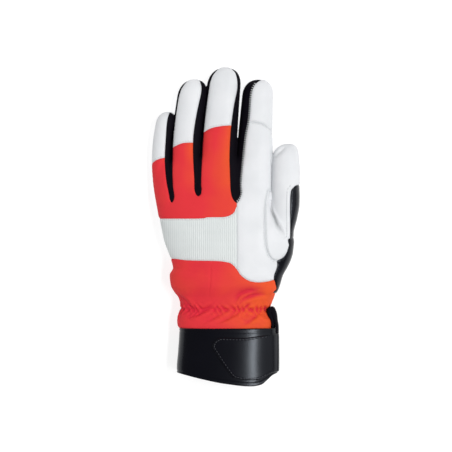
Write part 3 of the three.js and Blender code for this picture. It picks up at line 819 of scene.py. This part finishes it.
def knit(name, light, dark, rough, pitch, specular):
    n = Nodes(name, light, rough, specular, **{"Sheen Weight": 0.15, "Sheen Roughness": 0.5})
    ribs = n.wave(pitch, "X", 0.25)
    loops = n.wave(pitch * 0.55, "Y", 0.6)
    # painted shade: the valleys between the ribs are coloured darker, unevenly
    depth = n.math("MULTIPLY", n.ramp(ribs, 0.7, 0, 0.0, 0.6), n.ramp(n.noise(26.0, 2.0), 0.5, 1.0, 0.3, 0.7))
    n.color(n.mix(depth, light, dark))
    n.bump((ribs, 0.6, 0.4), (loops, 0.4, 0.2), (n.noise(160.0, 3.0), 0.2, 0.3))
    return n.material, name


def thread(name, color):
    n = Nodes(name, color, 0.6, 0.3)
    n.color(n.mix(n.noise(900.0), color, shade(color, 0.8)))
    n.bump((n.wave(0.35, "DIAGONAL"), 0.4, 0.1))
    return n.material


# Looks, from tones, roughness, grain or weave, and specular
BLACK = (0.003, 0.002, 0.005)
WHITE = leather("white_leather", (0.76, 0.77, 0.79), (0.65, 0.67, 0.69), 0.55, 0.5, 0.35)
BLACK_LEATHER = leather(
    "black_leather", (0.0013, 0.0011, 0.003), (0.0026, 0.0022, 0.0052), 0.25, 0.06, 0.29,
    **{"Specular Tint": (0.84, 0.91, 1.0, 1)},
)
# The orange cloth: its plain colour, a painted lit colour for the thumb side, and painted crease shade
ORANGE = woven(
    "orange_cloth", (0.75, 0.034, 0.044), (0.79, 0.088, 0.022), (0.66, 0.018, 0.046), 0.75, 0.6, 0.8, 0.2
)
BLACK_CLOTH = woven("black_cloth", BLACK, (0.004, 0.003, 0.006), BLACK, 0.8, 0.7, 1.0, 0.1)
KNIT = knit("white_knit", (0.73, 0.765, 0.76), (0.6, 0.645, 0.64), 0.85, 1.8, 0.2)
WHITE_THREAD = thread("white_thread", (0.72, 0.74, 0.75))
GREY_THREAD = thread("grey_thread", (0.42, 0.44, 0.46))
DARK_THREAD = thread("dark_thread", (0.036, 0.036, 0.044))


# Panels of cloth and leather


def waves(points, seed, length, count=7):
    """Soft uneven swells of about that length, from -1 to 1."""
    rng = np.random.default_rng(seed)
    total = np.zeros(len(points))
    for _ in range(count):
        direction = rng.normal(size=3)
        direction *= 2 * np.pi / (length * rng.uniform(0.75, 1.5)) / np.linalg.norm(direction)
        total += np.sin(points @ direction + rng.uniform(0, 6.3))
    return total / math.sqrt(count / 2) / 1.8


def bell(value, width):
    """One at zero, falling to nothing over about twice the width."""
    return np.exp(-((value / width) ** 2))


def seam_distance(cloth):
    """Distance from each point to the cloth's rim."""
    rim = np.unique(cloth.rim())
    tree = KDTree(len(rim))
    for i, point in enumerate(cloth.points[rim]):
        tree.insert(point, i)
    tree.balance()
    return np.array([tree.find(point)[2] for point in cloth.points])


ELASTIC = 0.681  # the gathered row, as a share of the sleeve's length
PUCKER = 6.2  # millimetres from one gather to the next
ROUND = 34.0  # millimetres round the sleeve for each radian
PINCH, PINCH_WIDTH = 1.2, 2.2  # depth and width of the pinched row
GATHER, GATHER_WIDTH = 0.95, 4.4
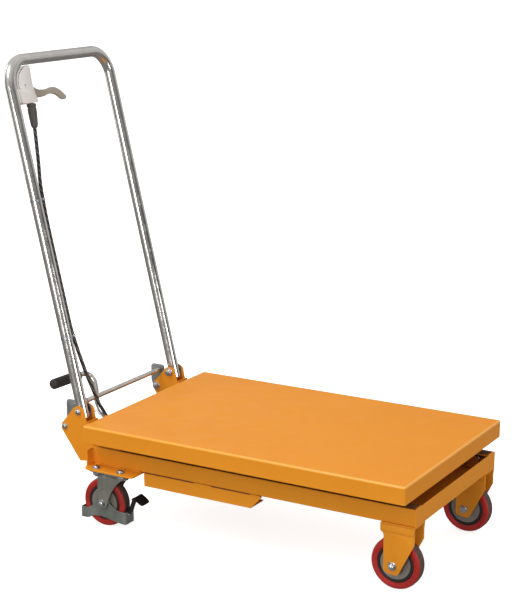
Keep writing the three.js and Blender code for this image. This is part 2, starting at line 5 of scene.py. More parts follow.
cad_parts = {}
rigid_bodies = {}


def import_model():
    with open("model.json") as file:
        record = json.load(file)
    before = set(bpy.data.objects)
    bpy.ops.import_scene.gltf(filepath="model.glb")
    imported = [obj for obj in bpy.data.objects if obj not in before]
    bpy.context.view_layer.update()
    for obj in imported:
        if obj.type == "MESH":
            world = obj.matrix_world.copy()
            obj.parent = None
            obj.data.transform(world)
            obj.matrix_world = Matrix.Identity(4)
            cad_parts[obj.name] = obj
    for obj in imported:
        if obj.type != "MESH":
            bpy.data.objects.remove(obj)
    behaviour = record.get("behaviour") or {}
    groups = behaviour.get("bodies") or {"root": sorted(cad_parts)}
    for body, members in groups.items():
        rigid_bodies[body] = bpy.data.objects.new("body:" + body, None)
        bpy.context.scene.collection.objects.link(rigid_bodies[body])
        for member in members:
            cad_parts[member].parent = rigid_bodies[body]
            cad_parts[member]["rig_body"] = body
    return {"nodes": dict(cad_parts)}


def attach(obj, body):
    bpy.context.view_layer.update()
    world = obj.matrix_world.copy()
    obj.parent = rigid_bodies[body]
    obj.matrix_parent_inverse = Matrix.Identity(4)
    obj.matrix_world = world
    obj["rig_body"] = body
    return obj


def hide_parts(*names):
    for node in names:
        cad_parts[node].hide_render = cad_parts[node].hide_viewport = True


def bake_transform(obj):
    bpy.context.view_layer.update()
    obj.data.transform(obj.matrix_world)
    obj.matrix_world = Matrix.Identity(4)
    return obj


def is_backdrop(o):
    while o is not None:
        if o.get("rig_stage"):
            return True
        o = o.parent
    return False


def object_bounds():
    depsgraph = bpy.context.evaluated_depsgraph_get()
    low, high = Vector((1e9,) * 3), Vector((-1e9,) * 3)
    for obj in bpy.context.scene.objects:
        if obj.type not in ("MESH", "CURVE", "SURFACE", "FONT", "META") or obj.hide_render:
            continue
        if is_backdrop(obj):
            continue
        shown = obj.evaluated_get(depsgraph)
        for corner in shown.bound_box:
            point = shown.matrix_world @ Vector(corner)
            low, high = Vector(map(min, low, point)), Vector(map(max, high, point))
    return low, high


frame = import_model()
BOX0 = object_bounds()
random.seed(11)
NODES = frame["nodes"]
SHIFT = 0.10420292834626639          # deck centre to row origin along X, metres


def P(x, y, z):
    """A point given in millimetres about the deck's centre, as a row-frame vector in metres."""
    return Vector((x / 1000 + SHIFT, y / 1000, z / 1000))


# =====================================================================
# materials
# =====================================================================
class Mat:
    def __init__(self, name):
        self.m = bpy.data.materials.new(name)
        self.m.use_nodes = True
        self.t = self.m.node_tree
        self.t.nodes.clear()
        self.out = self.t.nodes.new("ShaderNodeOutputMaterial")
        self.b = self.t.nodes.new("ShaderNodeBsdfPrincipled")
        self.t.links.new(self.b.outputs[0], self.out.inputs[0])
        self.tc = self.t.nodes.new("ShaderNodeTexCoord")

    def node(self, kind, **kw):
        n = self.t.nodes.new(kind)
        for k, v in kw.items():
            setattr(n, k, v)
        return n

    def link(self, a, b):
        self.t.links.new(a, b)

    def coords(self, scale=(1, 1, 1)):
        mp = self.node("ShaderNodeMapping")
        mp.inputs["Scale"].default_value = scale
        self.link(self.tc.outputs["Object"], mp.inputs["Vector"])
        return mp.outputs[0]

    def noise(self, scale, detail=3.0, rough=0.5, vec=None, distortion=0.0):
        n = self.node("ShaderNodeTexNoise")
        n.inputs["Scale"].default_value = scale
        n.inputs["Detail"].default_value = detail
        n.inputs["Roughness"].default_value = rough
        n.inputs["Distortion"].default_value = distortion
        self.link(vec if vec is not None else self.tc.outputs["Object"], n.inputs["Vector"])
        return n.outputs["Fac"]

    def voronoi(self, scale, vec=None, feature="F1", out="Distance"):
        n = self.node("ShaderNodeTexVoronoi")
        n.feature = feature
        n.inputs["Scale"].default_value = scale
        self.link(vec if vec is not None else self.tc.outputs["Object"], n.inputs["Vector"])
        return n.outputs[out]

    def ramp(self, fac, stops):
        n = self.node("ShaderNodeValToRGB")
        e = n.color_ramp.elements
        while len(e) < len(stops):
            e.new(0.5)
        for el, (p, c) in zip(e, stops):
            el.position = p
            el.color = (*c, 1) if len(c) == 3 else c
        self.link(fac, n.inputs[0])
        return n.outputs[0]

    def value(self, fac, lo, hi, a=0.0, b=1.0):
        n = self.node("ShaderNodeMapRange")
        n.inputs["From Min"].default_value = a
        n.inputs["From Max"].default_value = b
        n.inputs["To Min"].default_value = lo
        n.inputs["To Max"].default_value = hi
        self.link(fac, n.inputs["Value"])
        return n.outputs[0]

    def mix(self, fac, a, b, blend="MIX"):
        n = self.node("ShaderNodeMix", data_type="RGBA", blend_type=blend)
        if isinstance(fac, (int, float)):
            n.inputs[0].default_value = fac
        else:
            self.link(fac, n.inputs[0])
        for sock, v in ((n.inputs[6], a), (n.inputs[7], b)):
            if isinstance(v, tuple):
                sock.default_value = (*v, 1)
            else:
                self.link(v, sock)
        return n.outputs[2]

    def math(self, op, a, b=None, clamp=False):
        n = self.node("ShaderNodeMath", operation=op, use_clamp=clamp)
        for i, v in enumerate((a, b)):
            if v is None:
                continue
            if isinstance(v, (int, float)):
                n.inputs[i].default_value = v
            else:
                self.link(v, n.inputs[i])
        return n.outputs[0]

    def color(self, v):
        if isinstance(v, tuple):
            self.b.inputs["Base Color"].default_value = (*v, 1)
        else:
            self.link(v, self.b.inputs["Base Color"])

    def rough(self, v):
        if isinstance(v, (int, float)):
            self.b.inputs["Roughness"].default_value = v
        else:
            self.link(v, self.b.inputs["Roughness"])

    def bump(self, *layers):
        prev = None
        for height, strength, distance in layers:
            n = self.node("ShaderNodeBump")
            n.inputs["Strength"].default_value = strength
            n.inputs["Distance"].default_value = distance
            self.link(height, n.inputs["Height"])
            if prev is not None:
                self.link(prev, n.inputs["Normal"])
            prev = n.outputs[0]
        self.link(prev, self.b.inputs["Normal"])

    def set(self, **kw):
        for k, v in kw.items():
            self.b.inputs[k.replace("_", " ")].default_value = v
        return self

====

» **Description of the task**
Which lines include "True"? Copy each of them out.

» **Solution for this problem**
        cad_parts[node].hide_render = cad_parts[node].hide_viewport = True
            return True
        self.m.use_nodes = True